There was a desert wind blowing that night. It was one of those hot dry Santa Anas that come down through the mountain passes and curl your hair and make your nerves jump and your skin itch. On nights like that every booze party ends in a fight. Meek little wives feel the edge of the carving knife and study their husbands’ necks. Anything can happen. You can even get a full glass of beer at a cocktail lounge.–“Red Wind” (short story, 1938), published in Trouble Is My Business (1939)

Several years back, my colleague, Karen, and I considered putting up a sign at the entrance to the library that would have read: “Must have brain in order to use our facilities”. We decided against it not because Higher Up might object, but because we figured the patrons wouldn’t actually read the sign.

I’ve been in the process of hiring a new assistant so, being short-handed around the office, I naturally have a backlog of work built up. Some of that backlog is heaped on my desk in piles about the size of the Tower of Babel. Yesterday, a young gentleman came in about 45 minutes before closing. He wanted to purchase some copies of our oral history interviews. I explained that it would take a couple of weeks to fill his order as I had other requests ahead of him. He kept changing his mind, asking for different tapes, and then being disappointed when I quoted him the same timeline. In spite of the evidence in front of his eyes, he clearly believed that if he asked for something different, I could magically make the copies for him that very minute.

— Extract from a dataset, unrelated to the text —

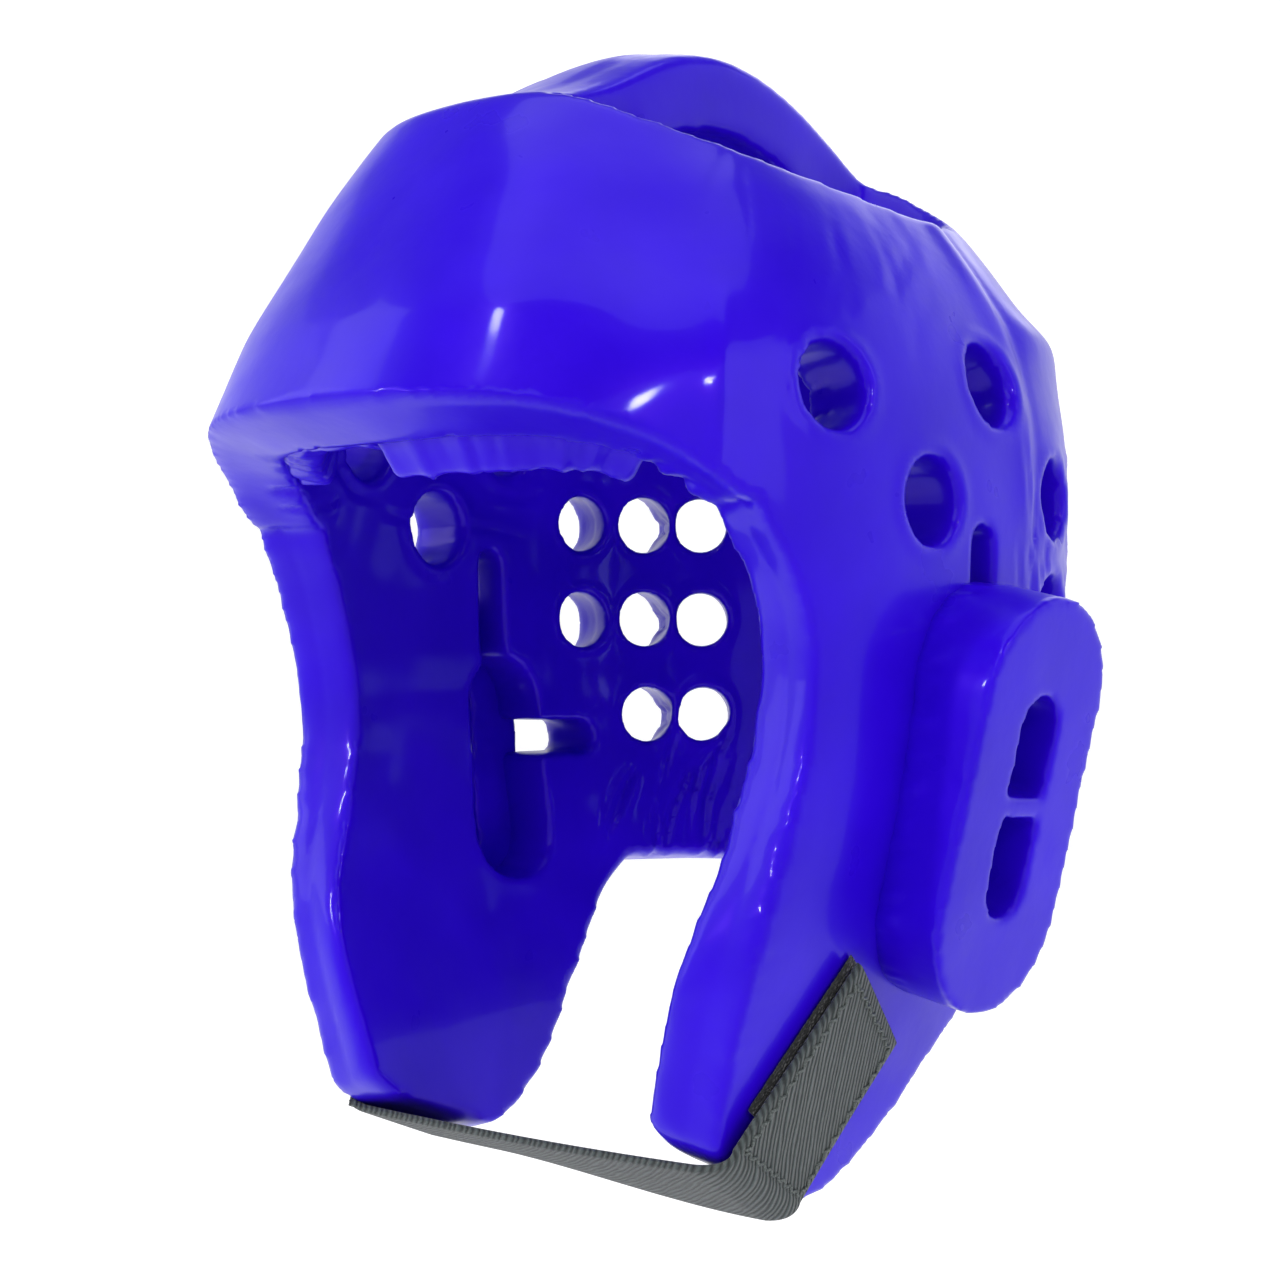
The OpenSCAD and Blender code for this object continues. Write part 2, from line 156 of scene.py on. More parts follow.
def front_reach(height, turn):
    t = np.clip((61 - folded(turn)) / 29, 0, 1)
    share = t * t * (3 - 2 * t)
    cheek = profile(FRONT_PROFILE, height)
    forehead = np.where(height > 75, cheek, profile(FOREHEAD_PROFILE, height))
    return BROW_DEPTH * (cheek + (forehead - cheek) * share)


def shell_point(turn, height):
    """Point on the outer face: turn 0 is the front, 90 the wearer's left, 180 the back."""
    turn, height = np.broadcast_arrays(np.asarray(turn, float), np.asarray(height, float))
    power = 2 / profile(POWER_PROFILE, height)
    angle = np.radians(turn)
    rear = REAR_DEPTH * profile(REAR_PROFILE, height)
    reach = np.where(np.cos(angle) > 0, front_reach(height, turn), rear)
    x = HALF_WIDTH * profile(WIDTH_PROFILE, height) * signed_power(np.sin(angle), power)
    y = -reach * signed_power(np.cos(angle), power)
    return np.stack([x, y, height], -1)


def unit(v):
    return v / np.maximum(np.linalg.norm(v, axis=-1, keepdims=True), 1e-12)


def shell_axes(turn, height):
    """Steps along and up the outer face, and its outward normal."""
    along = shell_point(turn + 0.5, height) - shell_point(turn - 0.5, height)
    up = shell_point(turn, height + 0.5) - shell_point(turn, height - 0.5)
    return along, up, unit(np.cross(along, up))


def under_shell(turn, height, depth):
    return shell_point(turn, height) - depth * shell_axes(turn, height)[2]


def dot(a, b):
    return np.sum(a * b, axis=-1)


def foot(points):
    """Turn, height and depth of points under the outer face, and its normal there."""
    x, y, height = points.T.copy()
    width = HALF_WIDTH * profile(WIDTH_PROFILE, height)
    turn = np.degrees(np.arctan2(x / width, -y / BROW_DEPTH))
    for _ in range(8):
        q = shell_point(turn, height)
        along, up, normal = shell_axes(turn, height)
        w = points - q
        w = w - normal * dot(w, normal)[:, None]
        aa, au, uu = dot(along, along), dot(along, up), dot(up, up)
        det = np.maximum(aa * uu - au * au, 1e-9)
        turn = turn + np.clip((dot(w, along) * uu - dot(w, up) * au) / det, -8, 8)
        height = height + np.clip((dot(w, up) * aa - dot(w, along) * au) / det, -8, 8)
    q = shell_point(turn, height)
    normal = shell_axes(turn, height)[2]
    return turn, height, -dot(points - q, normal), normal


def turn_at(y, height):
    """Turn at which the outer face reaches the given y, on the wearer's left."""
    power = profile(POWER_PROFILE, height)
    rear = REAR_DEPTH * profile(REAR_PROFILE, height)
    reach = np.where(y < 0, front_reach(height, 61), rear)
    c = np.degrees(np.arccos(np.minimum(1, np.abs(y) / reach) ** (power / 2)))
    return np.where(y < 0, c, 180 - c)


# --- mesh helpers -----------------------------------------------------------------
def make_object(name, points, faces, material):
    """Smooth-shaded mesh object from points in millimetres."""
    mesh = bpy.data.meshes.new(name)
    corners = faces.tolist() if isinstance(faces, np.ndarray) else faces
    mesh.from_pydata((np.asarray(points) * MM).tolist(), [], corners)
    mesh.update()
    mesh.shade_smooth()
    obj = bpy.data.objects.new(name, mesh)
    bpy.context.scene.collection.objects.link(obj)
    mesh.materials.append(material)
    return obj


def cad_arrays(names):
    """Points in millimetres and triangles of several CAD nodes together."""
    points, faces, count = [], [], 0
    for name in names:
        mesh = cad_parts[name].data
        mesh.calc_loop_triangles()
        co = np.array([v.co for v in mesh.vertices]) / MM
        tri = np.array([t.vertices for t in mesh.loop_triangles])
        points.append(co)
        faces.append(tri + count)
        count += len(co)
    return np.concatenate(points), np.concatenate(faces)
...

Another patron, a middle-aged woman, came in to the reference desk several weeks ago. She wanted to find a book about Eskimos that she had seen in a bookstore. She couldn’t remember the title, the author, when it was published, had only the sketchiest notion of what the cover art might be—in short, she couldn’t supply us with any information that might have enabled us to find this book. As a last ditch effort, I volunteered to take her down to browse the Native American section of the Alaskana collection in the off-chance she might run across this book. We have, I may add, an entire floor devoted to the Alaskana collection and have several hundred books on Eskimos, broken down by ethnic group (Inupiat, Yupik, Siberian Yupik, Canadian Inuit, Greenland Inuit, etc.).

Patron: (still not grasping why we can’t find the book she’s looking for as I lead her downstairs) You must have books about Eskimos.

Me: We have a lot of them, yes.

Patron: So you don’t know the book I’m looking for?

Me: (with an emphasis clearly lost on her) We have A LOT of them, yes.

Some days I think patrons should wear little name tags on their shirts that say: “I don’t get it”. It would be a help to us all.